Firms should also track the specific procedural deadlines this rule creates, particularly the 15-business-day window for the applicant itself to request Operating Committee review of an unfavorable Fee Review Subcommittee decision, since missing this window forecloses that avenue of further internal review even though the Operating Committee retains separate authority to review a decision on its own motion within a longer 20-business-day window. A firm dissatisfied with a Fee Review Subcommittee decision should not assume the Operating Committee will necessarily elect to review the matter on its own initiative, and should treat the applicant-initiated request as the more reliable path to securing further review within the process, building this deadline into the firm's own internal case management tracking the moment an unfavorable Subcommittee decision is received.

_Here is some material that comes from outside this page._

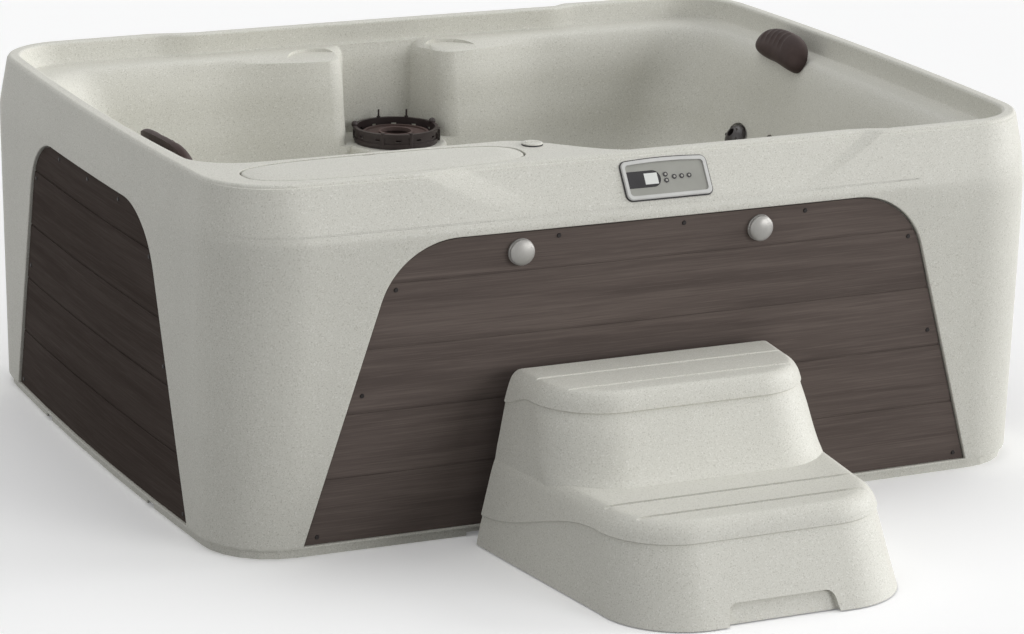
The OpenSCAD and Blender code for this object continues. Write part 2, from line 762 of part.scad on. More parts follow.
module lid_loft() {
    ring = function (g, z) [for (i = [0 : 47]) let (a = i * 7.5, c = cos(a), s = sin(a))
        [sign(c) * pow(abs(c), 0.62) * lid_half + g * c, sign(s) * pow(abs(s), 0.72) * lid_wide + g * s, z]];
    loft([ring(-2, 0), ring(0, 2), ring(0, lid_t - 3), ring(-1.5, lid_t - 0.8),
        ring(-5, lid_t), ring(-30, lid_t + 0.8 * lid_crown), ring(-55, lid_t + lid_crown)]);
}

bucket_t = 2.5;
module ice_bucket() {
    color([0.86, 0.86, 0.84])
    translate([lid_x, lid_y, tub_h - lid_seat])
    difference() {
        union() {
            linear_extrude(height = flange_t) lid_outline(lid_gap - 1);
            translate([0, 0, -bucket_d])
                linear_extrude(height = bucket_d + 1) lid_outline(-lid_ledge - 0.5);
        }
        translate([0, 0, bucket_t - bucket_d])
            linear_extrude(height = bucket_d + 20) lid_outline(-lid_ledge - 0.5 - bucket_t);
    }
}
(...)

Finally, firms should understand that exhausting the Rule 6898 process does not foreclose further recourse, and a firm that receives an unfavorable final decision from the Operating Committee retains the ability to pursue the matter with the SEC or through another appropriate external forum. This preserved right should inform how a firm approaches the internal dispute process from the outset, since even an unfavorable outcome at the CAT NMS Plan level does not necessarily represent the end of a firm's available options for a genuinely significant, well-founded fee dispute.